#### Set problem:
Retype each line of the listing below, from the first through the one holding "node-based material under", with no other lines.

#### Supplied data:
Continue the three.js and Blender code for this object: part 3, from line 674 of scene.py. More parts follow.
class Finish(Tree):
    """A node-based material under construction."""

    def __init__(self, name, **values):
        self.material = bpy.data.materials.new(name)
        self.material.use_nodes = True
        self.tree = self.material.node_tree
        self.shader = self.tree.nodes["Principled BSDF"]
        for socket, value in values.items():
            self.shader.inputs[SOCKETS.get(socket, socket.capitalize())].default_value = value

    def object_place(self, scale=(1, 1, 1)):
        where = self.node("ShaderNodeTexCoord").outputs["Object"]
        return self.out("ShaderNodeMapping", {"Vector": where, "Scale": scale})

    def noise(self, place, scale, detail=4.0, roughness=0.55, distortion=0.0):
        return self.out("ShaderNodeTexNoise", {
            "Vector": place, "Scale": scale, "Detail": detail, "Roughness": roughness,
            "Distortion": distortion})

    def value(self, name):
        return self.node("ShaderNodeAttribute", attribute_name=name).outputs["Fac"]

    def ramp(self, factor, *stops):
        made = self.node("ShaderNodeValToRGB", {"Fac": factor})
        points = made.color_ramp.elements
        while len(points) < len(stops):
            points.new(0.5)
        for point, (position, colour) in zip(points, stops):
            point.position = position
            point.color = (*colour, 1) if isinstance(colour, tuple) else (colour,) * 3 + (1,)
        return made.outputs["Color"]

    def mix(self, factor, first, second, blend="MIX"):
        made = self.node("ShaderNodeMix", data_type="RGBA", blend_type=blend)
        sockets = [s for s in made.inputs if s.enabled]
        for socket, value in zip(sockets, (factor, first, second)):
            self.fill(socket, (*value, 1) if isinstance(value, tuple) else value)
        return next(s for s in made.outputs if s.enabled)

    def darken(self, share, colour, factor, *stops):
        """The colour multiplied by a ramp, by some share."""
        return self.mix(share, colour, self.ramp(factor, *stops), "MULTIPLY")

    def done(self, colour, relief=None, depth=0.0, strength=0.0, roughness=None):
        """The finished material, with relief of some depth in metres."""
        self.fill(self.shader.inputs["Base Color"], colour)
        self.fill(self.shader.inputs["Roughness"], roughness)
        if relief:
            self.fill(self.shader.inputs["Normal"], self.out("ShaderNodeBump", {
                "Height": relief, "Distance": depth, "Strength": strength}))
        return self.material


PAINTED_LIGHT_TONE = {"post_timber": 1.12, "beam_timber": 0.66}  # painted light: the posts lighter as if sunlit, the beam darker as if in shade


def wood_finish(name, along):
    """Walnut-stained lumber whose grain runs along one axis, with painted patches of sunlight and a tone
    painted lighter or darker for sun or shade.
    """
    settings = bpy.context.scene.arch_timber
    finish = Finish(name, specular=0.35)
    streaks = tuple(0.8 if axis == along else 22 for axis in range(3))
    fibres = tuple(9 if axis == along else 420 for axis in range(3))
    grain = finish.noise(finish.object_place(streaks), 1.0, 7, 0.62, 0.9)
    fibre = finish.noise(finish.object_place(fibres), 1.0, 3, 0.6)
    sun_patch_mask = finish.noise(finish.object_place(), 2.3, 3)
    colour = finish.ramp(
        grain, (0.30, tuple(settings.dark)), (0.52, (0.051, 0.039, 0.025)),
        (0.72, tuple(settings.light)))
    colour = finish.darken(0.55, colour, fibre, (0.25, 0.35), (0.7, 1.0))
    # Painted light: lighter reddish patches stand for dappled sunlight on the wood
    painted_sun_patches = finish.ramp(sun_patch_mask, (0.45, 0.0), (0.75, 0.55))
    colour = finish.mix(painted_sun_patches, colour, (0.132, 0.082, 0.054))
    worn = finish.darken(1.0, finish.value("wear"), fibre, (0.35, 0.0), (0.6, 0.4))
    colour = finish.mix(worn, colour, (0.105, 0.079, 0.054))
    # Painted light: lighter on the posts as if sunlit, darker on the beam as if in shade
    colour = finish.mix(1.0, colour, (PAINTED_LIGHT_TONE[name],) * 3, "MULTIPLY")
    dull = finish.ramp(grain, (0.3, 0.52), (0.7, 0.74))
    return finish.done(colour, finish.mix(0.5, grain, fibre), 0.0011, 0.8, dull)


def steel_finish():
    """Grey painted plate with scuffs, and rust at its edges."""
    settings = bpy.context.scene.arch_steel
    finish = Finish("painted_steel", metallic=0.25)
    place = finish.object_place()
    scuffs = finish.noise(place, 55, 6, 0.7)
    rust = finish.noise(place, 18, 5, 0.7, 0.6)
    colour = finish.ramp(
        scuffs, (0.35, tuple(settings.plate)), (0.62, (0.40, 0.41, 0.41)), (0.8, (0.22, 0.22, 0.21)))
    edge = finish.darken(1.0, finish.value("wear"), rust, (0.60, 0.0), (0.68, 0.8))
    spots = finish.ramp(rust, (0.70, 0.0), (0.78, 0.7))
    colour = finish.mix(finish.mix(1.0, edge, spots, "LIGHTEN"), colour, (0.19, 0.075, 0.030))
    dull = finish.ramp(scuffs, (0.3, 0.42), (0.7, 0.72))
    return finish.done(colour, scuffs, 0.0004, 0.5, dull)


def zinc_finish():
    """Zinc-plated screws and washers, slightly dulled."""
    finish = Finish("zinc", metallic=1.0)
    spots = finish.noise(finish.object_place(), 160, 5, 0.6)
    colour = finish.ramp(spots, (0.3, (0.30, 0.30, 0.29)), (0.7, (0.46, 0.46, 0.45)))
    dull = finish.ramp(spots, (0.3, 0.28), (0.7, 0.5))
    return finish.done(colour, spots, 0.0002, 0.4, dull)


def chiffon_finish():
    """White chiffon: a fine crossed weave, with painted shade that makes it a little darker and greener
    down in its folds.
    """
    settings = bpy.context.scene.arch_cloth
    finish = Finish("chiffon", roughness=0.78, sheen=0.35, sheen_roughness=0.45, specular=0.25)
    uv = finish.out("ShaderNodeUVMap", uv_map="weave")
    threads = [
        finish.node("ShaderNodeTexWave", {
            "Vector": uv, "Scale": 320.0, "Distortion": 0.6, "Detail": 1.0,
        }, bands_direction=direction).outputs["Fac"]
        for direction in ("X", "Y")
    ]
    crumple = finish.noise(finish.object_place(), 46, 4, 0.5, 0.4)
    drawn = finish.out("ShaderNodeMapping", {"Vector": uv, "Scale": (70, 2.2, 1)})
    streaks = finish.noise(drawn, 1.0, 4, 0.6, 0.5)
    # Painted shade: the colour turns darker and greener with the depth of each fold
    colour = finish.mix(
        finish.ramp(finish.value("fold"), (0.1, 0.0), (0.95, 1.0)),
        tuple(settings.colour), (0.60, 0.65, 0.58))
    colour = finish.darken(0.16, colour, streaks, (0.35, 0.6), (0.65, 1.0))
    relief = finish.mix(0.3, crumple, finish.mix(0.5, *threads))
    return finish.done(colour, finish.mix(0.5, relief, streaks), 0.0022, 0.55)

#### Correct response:
Continue the three.js and Blender code for this object: part 3, from line 674 of scene.py. More parts follow.
class Finish(Tree):
    """A node-based material under construction."""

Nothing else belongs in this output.